Some cards come over clocked with stock coolers so I'm not wrong. I've witnessed it happen to someone else.

I'm curious enough to ask for links to sites selling video cards that come overclocked out of the box.
 
I'm curious enough to ask for links to sites selling video cards that come overclocked out of the box.

It's common practice, all the major manufacturers sell their cards clocked over reference specs. (evga, bfg, zotac, xfx, etc.)

However, it doesn't make enough of a difference that anything beyond a stock cooler is needed. Nvidia and AMD know what they're doing when they design reference boards, and companies know the risks when they offer lifetime warranties.
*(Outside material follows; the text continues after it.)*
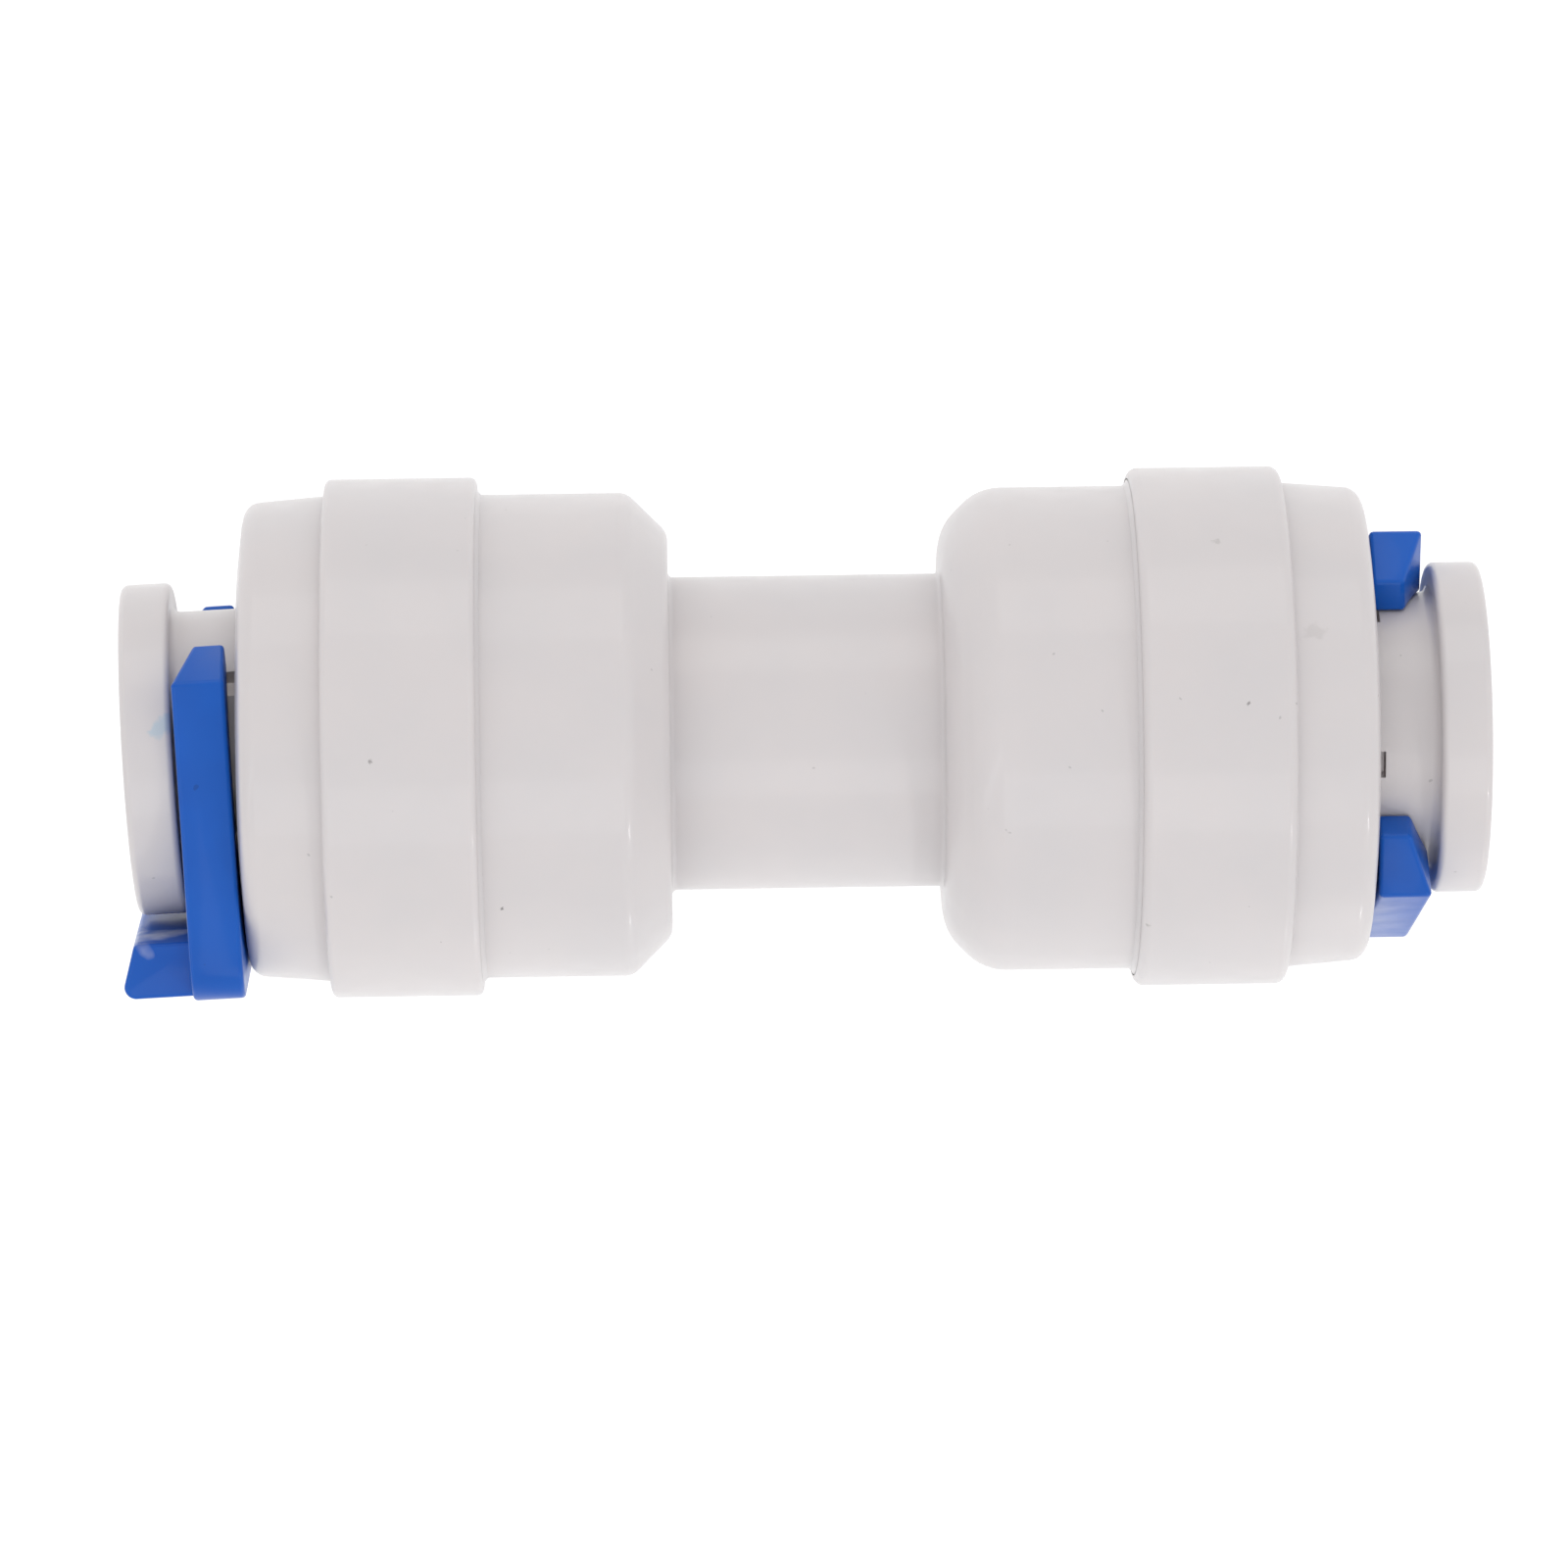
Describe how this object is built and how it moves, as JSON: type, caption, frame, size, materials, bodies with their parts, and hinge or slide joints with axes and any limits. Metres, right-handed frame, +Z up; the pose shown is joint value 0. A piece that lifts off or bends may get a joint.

The main attraction point of aftermarket cooling for video cards is decreased noise, as stock solutions are often quite loud.
 
It's common practice, all the major manufacturers sell their cards clocked over reference specs. (evga, bfg, zotac, xfx, etc.)

However, it doesn't make enough of a difference that anything beyond a stock cooler is needed. Nvidia and AMD know what they're doing when they design reference boards, and companies know the risks when they offer lifetime warranties. The main attraction point of aftermarket cooling for video cards is decreased noise, as stock solutions are often quite loud.

I have an eVGA 8800 GTS 640mb. It isn't overclocked. The fan is adequate and very quiet.
 
I had a 6600GT that came overclocked. The tiny fan was louder than my aftermarket cpu fan. The fan broke and I replaced it with a much bigger Zalman fan that was much quieter. Its not a necessary upgrade but its a slight improvement that can be really appreciated if you keep your desktop in the same room that you sleep in.
 
I have a Geforce 6800 GT 256mb which still runs all my games well so i voted nvidia. I used to have an ATI Radeon 8500 64mb years ago which managed to run BF2 ok on low settings.
 
Voted NVIDIA as their latest drivers still support Windows 2000.

Also ATI's OpenGL support doesn't seem to be as good (e.g., see http://www.gamedev.net/community/forums/topic.asp?topic_id=464090 ). The lack of stencil buffers for framebuffer objects was a pain for me (in practice, this means no high dynamic range (HDR) rendering).

They also don't seem to support GL_MULTISAMPLE_ARB, which means that anti-aliasing must either be always on or always off (so you can't say, have the graphics anti-aliased, but with foreground text still being sharp).
 
Voted nVidia. The cards are pretty nearly equal to each other in performance, but nVidia has superior drivers and software.
 
i was a very loyal ATI fan boy for a very long time. Then I bought my new comp with a x300 in it. i knew it was going to play games badly, but it had terrible linux support,. so i got my current geforce 6600, and it work fantastically under linux, and well, been hooked on nvidia ever since. I was disappointed in the HD 2XXX series, they were suppose to be the nvidia raper, or so i read in some reviews before they came out
 
I own an 8800 GTS 640 SLI, which actually crapped out on me, it's being RMA'd as we speak.

It was pretty sweet though, before it died. Before that I used to stick to Radeon cards.

someones LOADED. I hate you :p
 
I ahve a history with Ati, so i chose Geforce...
 
My NVIDIA GeForce 7900GT with 256 mem runs Half-Life 2 on high settings quite well. (With 1 gig of RAM and a single core 2.2 gz AMD Athlon 64).

I plan to get an 8800 after Nvidia releases the 9000s and the prices drop.